Larson illustrates his point with three companies that have, without doubt, deployed software for dark purposes:

  • Uber, which used sophisticated and deeply mischievous software to evade law enforcement investigators in cities where its ride-sharing service was illegal.

  • Volkswagon, which used software to hide the pollution coming out of the tailpipes of its diesel engines.

  • Zenefits, which used software to help its insurance agents skip hours of required training.

People who crave power use confusion and distrust to their advantage while the rest of us struggle to resist and endure until the balance of trust can tilt back toward common sense, compassion and good will.

As we try to get out from Trump and back on track toward some semblance of reason and sanity, we shouldn’t lose site of what needs fixing. Getting rid of Trump will help, but won’t fix the underlying problems.
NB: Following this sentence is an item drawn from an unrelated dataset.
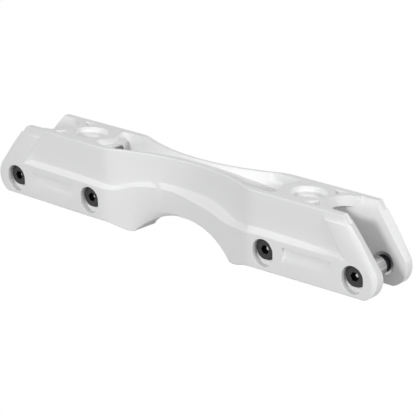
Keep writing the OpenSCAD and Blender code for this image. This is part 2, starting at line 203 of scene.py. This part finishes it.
def folded_places(shape):
    """The corners of triangles that face against their own face, and of edges folded back."""
    places = []
    for loops in shape.calc_loop_triangles():
        corners = [loop.vert.co for loop in loops]
        facing = (corners[1] - corners[0]).cross(corners[2] - corners[0])
        alike = facing.normalized().dot(loops[0].face.normal)
        if facing.length > LEAST_DOUBLE_AREA and alike < FACING_ALIKE:
            places.extend(corner.copy() for corner in corners)
    for edge in shape.edges:
        if edge.is_manifold and edge.calc_face_angle() > FOLDED_PAST:
            places.extend(vert.co.copy() for vert in edge.verts)
    return places


def edges_clear_of(places, solid, chosen):
    """The chosen edges that stay away from every one of the places, all along their length."""
    folds = KDTree(len(places))
    for index, place in enumerate(places):
        folds.insert(place, index)
    folds.balance()
    clear = []
    for index in chosen:
        start, end = [vert.co for vert in solid.edges[index].verts]
        steps = max(1, int((end - start).length / FOLD_REACH))
        samples = [start.lerp(end, step / steps) for step in range(steps + 1)]
        if all(folds.find(sample)[2] > FOLD_REACH for sample in samples):
            clear.append(index)
    return clear


def shaded_piece(name, shape):
    """An object made from a finished shape, smooth between its creases and flat on its flats."""
    for face in shape.faces:
        face.smooth = True
    for edge in shape.edges:
        edge.smooth = not edge.is_manifold or edge.calc_face_angle() < CREASED_PAST
    piece = bpy.data.objects.new(name, bpy.data.meshes.new(name))
    bpy.context.scene.collection.objects.link(piece)
    shape.to_mesh(piece.data)
    shape.free()
    flats = piece.modifiers.new("flat_faces_stay_flat", "WEIGHTED_NORMAL")
    flats.keep_sharp = True
    return piece


def soft_edged(name, node, rounding, sharp_from):
    """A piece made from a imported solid, with its sharp edges rounded where that folds no face."""
    solid = cleaned_solid(node)
    chosen = [edge.index for edge in solid.edges
              if edge.is_manifold and edge.calc_face_angle() > math.radians(sharp_from)]
    shape = rounded_copy(solid, chosen, rounding)
    for later_try in range(1, ROUNDING_TRIES):
        places = folded_places(shape)
        kept = edges_clear_of(places, solid, chosen) if places else chosen
        if len(kept) == len(chosen):
            break
        chosen = kept
        shape.free()
        shape = rounded_copy(solid, chosen, rounding)
    solid.free()
    piece = shaded_piece(name, shape)
    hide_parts(node)
    return piece


body = soft_edged("moulded_body", "frame_body", rounding=0.00025, sharp_from=38)
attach(body, "frame")


def new_group(name, outputs):
    """A shader node group with the named number outputs, and the sockets that they end in."""
    group = bpy.data.node_groups.new(name, "ShaderNodeTree")
    for output in outputs:
        group.interface.new_socket(output, in_out="OUTPUT", socket_type="NodeSocketFloat")
    return group, group.nodes.new("NodeGroupOutput").inputs


def speckle(tree, vector, scale, detail):
    """A three-dimensional noise on the given coordinates, as a value around one half."""
    node = tree.nodes.new("ShaderNodeTexNoise")
    node.inputs["Scale"].default_value = scale
    node.inputs["Detail"].default_value = detail
    tree.links.new(vector, node.inputs["Vector"])
    return node.outputs["Fac"]


def vary_colour(tree, shader, mask, plain, other):
    """Base colour that runs from the first to the second as the mask goes from 0 to 1."""
    node = tree.nodes.new("ShaderNodeMix")
    node.data_type = "RGBA"
    tree.links.new(mask, node.inputs[0])
    node.inputs[6].default_value = (*plain, 1)
    node.inputs[7].default_value = (*other, 1)
    tree.links.new(node.outputs[2], shader.inputs["Base Color"])


def vary_roughness(tree, shader, value, least, spread):
    """Roughness that rises by the spread above the least as the value goes from 0 to 1."""
    roughness = arithmetic(tree, "MULTIPLY_ADD", value, spread, least)
    tree.links.new(roughness, shader.inputs["Roughness"])


def vary_height(tree, shader, height, depth):
    """Bump from a height of 0 to 1 that stands for the given depth in metres."""
    node = tree.nodes.new("ShaderNodeBump")
    node.inputs["Strength"].default_value = 1
    node.inputs["Distance"].default_value = depth
    tree.links.new(height, node.inputs["Height"])
    tree.links.new(node.outputs["Normal"], shader.inputs["Normal"])


# The grain that a mould leaves, and the slow drift of tone where the melt flowed.
mould_skin, skin_ends = new_group("mould_skin", ("Grain", "Flow"))
tree = mould_skin
position = tree.nodes.new("ShaderNodeTexCoord").outputs["Object"]
fine_grain = speckle(tree, position, scale=2600, detail=1)
coarse_grain = speckle(tree, position, scale=700, detail=1)
grain = arithmetic(tree, "ADD", arithmetic(tree, "MULTIPLY", fine_grain, FINE_GRAIN_SHARE),
                   arithmetic(tree, "MULTIPLY", coarse_grain, COARSE_GRAIN_SHARE))
tree.links.new(grain, skin_ends["Grain"])
stretched = tree.nodes.new("ShaderNodeMapping")
stretched.inputs["Scale"].default_value = FLOW_STRETCH
tree.links.new(position, stretched.inputs["Vector"])
tree.links.new(speckle(tree, stretched.outputs[0], scale=22, detail=3), skin_ends["Flow"])

nylon, tree, shader = new_material("white_nylon")
skin = tree.nodes.new("ShaderNodeGroup")
skin.node_tree = mould_skin
vary_colour(tree, shader, skin.outputs["Flow"], NYLON_SHADE, NYLON_LIGHT)
vary_roughness(tree, shader, skin.outputs["Flow"], least=0.36, spread=0.16)
vary_height(tree, shader, skin.outputs["Grain"], depth=0.000012)
body.data.materials.append(nylon)


# Axle bolts: steel turned to an 8 mm shank and a low round head with a hex socket, then blacked
# in a hot bath. Each goes in from the near wall and screws into its nut in the far wall.
AXLE_HEIGHT = -0.0347
INNER_AXLE = 0.0662
OUTER_AXLE = 0.12773
AXLES = {1: -OUTER_AXLE, 2: -INNER_AXLE, 3: INNER_AXLE, 4: OUTER_AXLE}
HEAD_RIM_RADIUS = 0.00605
HEAD_RIM_WIDTH = 0.0003
HEAD_FACE = -0.0171
SOCKET_FLOOR = -0.0141
SOCKET_RADIUS = 0.003
# Radius of the painted glint round the socket's axis.
PAINTED_GLINT_RADIUS = 0.0011
FACE_MARGIN = 0.0001
BOLT_RING_SPACING = 0.00016
RUBBED_ABOVE = 0.56
BLACK_OXIDE = (0.016, 0.016, 0.018)
RUBBED_STEEL = (0.09, 0.088, 0.085)
# The socket's painted shade, and the colour of the painted glint in its floor.
SOCKET_PAINTED_SHADE = (0.006, 0.006, 0.007)
PAINTED_GLINT_COLOUR = (0.9, 0.89, 0.88)

# What the lathe and the hand leave on the metal pieces: the tool's rings, the streaks that run
# along the axle, and the blotches of handling. On the sleeves the streaks are also painted
# reflection bands. Radius is the distance from the axle's middle.
turned_marks, mark_ends = new_group("turned_marks", ("Rings", "Radius", "Streaks", "Handling"))
turned_marks.interface.new_socket("Spacing", in_out="INPUT", socket_type="NodeSocketFloat")
tree = turned_marks
ring_spacing = tree.nodes.new("NodeGroupInput").outputs["Spacing"]
position = tree.nodes.new("ShaderNodeTexCoord").outputs["Object"]
split = tree.nodes.new("ShaderNodeSeparateXYZ")
tree.links.new(position, split.inputs[0])

from_middle = arithmetic(tree, "ABSOLUTE", split.outputs["X"])
is_outer = arithmetic(tree, "GREATER_THAN", from_middle, (INNER_AXLE + OUTER_AXLE) / 2)
nearest = arithmetic(tree, "MULTIPLY_ADD", is_outer, OUTER_AXLE - INNER_AXLE, INNER_AXLE)
beside = arithmetic(tree, "SUBTRACT", from_middle, nearest)
above = arithmetic(tree, "SUBTRACT", split.outputs["Z"], AXLE_HEIGHT)
radius = arithmetic(tree, "SQRT", arithmetic(tree, "ADD", arithmetic(tree, "POWER", beside, 2),
                                             arithmetic(tree, "POWER", above, 2)))
tree.links.new(radius, mark_ends["Radius"])

tool_path = arithmetic(tree, "ADD", radius, split.outputs["Y"])
rings = tree.nodes.new("ShaderNodeTexNoise")
rings.noise_dimensions = "1D"
rings.inputs["Scale"].default_value = 1
rings.inputs["Detail"].default_value = 2
tree.links.new(arithmetic(tree, "DIVIDE", tool_path, ring_spacing), rings.inputs["W"])
tree.links.new(rings.outputs["Fac"], mark_ends["Rings"])

around = tree.nodes.new("ShaderNodeCombineXYZ")
tree.links.new(arithmetic(tree, "DIVIDE", beside, radius), around.inputs["X"])
tree.links.new(arithmetic(tree, "DIVIDE", above, radius), around.inputs["Z"])
# Streaks around the axle: drawing marks, which the sleeves also use as painted reflection bands.
tree.links.new(speckle(tree, around.outputs[0], scale=3.2, detail=2), mark_ends["Streaks"])
tree.links.new(speckle(tree, position, scale=420, detail=4), mark_ends["Handling"])


def lathe_marks(tree, spacing):
    """The turned marks in a material, with the tool's rings at the given spacing in metres."""
    marks = tree.nodes.new("ShaderNodeGroup")
    marks.node_tree = turned_marks
    marks.inputs["Spacing"].default_value = spacing
    return marks.outputs


# The black is rubbed thin in places round the rim of the head.
black_steel, tree, shader = new_material("black_oxide_steel")
marks = lathe_marks(tree, BOLT_RING_SPACING)
rim = arithmetic(tree, "COMPARE", marks["Radius"], HEAD_RIM_RADIUS, HEAD_RIM_WIDTH)
handled = arithmetic(tree, "GREATER_THAN", marks["Handling"], RUBBED_ABOVE)
vary_colour(tree, shader, arithmetic(tree, "MULTIPLY", rim, handled), BLACK_OXIDE, RUBBED_STEEL)
handled_roughness = arithmetic(tree, "MULTIPLY_ADD", marks["Handling"], 0.3, 0.2)
vary_roughness(tree, shader, marks["Rings"], least=handled_roughness, spread=0.08)
vary_height(tree, shader, marks["Rings"], depth=0.000008)

# Painted shade: the socket's faces get a darker, duller black than the head, for the shade inside the
# recess. Painted highlight: a pale spot round the axis of the socket's floor stands for a glint.
socket_painted_shade, tree, shader = new_material("socket_painted_shade")
shader.inputs["Specular IOR Level"].default_value = 0.06
shader.inputs["Roughness"].default_value = 0.6
marks = lathe_marks(tree, BOLT_RING_SPACING)
painted_glint_spot = arithmetic(tree, "LESS_THAN", marks["Radius"], PAINTED_GLINT_RADIUS)
vary_colour(tree, shader, painted_glint_spot, SOCKET_PAINTED_SHADE, PAINTED_GLINT_COLOUR)

for number, axle in AXLES.items():
    bolt = soft_edged("blacked_bolt_%d" % number, "axle_bolt_%d" % number,
                      rounding=0.00012, sharp_from=30)
    bolt.data.materials.append(black_steel)
    bolt.data.materials.append(socket_painted_shade)
    # Faces sunk inside the socket take the painted-shade material.
    for face in bolt.data.polygons:
        from_axle = math.hypot(face.center.x - axle, face.center.z - AXLE_HEIGHT)
        is_sunk = HEAD_FACE + FACE_MARGIN < face.center.y < SOCKET_FLOOR + FACE_MARGIN
        if is_sunk and from_axle < SOCKET_RADIUS:
            face.material_index = 1
    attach(bolt, "bolt_%d" % number)


# Washers: flat stamped steel rings under the bolt heads, blacked with the bolts.
# Each fills the round end of its pocket, so that the head bears on metal and not on the nylon.
for number in AXLES:
    washer = soft_edged("blacked_washer_%d" % number, "axle_washer_%d" % number,
                        rounding=0.00012, sharp_from=30)
    washer.data.materials.append(black_steel)
    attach(washer, "washer_%d" % number)


# Spacer sleeves: drawn aluminium tube, parted off and faced on a lathe.
# Each slides on its bolt where the wheel goes, and is taken off before the wheel is fitted.
# The sleeve's colour runs in dark and bright bands along its length: partly drawing marks and partly
# painted reflection, for the dark and bright surroundings that a polished tube mirrors.
STREAK_REFLECTION_CONTRAST = 1.7
STREAK_REFLECTION_START = -0.5
RING_SHARE = 0.3
ALUMINIUM_DARK = (0.27, 0.27, 0.275)
ALUMINIUM_BRIGHT = (0.74, 0.74, 0.745)

aluminium, tree, shader = new_material("turned_aluminium")
shader.inputs["Metallic"].default_value = 1
marks = lathe_marks(tree, spacing=0.00022)
streaks_and_painted_reflection = arithmetic(tree, "MULTIPLY_ADD", marks["Streaks"], STREAK_REFLECTION_CONTRAST, STREAK_REFLECTION_START)
streaks_reflection_and_rings = arithmetic(tree, "MULTIPLY_ADD", marks["Rings"], RING_SHARE, streaks_and_painted_reflection)
vary_colour(tree, shader, streaks_reflection_and_rings, ALUMINIUM_DARK, ALUMINIUM_BRIGHT)
vary_roughness(tree, shader, marks["Handling"], least=0.2, spread=0.2)
vary_height(tree, shader, marks["Rings"], depth=0.000014)

for number in AXLES:
    sleeve = soft_edged("turned_sleeve_%d" % number, "axle_sleeve_%d" % number,
                        rounding=0.00025, sharp_from=30)
    sleeve.data.materials.append(aluminium)
    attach(sleeve, "sleeve_%d" % number)


# Bushes: plain grey steel, turned with a flange that sits flush in the wall's inner face.
# The near ones back the washer under the bolt's head and the far ones hold the nut's barrel.
# Both are pressed into the nylon.
GREY_STEEL_DARK = (0.5, 0.5, 0.51)
GREY_STEEL_BRIGHT = (0.68, 0.68, 0.69)

grey_steel, tree, shader = new_material("plain_grey_steel")
shader.inputs["Metallic"].default_value = 1
marks = lathe_marks(tree, spacing=0.00018)
vary_colour(tree, shader, marks["Rings"], GREY_STEEL_DARK, GREY_STEEL_BRIGHT)
vary_roughness(tree, shader, marks["Handling"], least=0.24, spread=0.24)
vary_height(tree, shader, marks["Rings"], depth=0.00001)

for side in ("near", "far"):
    for number in AXLES:
        bush = soft_edged("%s_flanged_bush_%d" % (side, number), "%s_bush_%d" % (side, number),
                          rounding=0.00015, sharp_from=30)
        bush.data.materials.append(grey_steel)
        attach(bush, "frame")


# Axle nuts: blacked steel plates of the pocket's obround shape, so that they can't turn in the
# far wall. A barrel on the inner side goes through the far bush and takes the end of the bolt.
for number in AXLES:
    nut = soft_edged("obround_nut_%d" % number, "axle_nut_%d" % number,
                     rounding=0.0002, sharp_from=30)
    nut.data.materials.append(black_steel)
    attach(nut, "frame")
Our systems for public discourse, education and rule-making haven’t kept up with a culture overwhelmed and disrupted by technology and stressed by war, climate change, corruption and economic inequality. These are the challenges our leaders should be confronting, and we’re going to have to seek and champion those who will confront them and work for us, not against us, to restore faith and trust in everything, including our tech, our truth-tellers and our governments, elections, economies and businesses. These are exceptional challenges, and we shouldn’t let the urgency of stopping Trump distract us from them. We’ll be working on how to restore trust in everything long after he is out of the White House.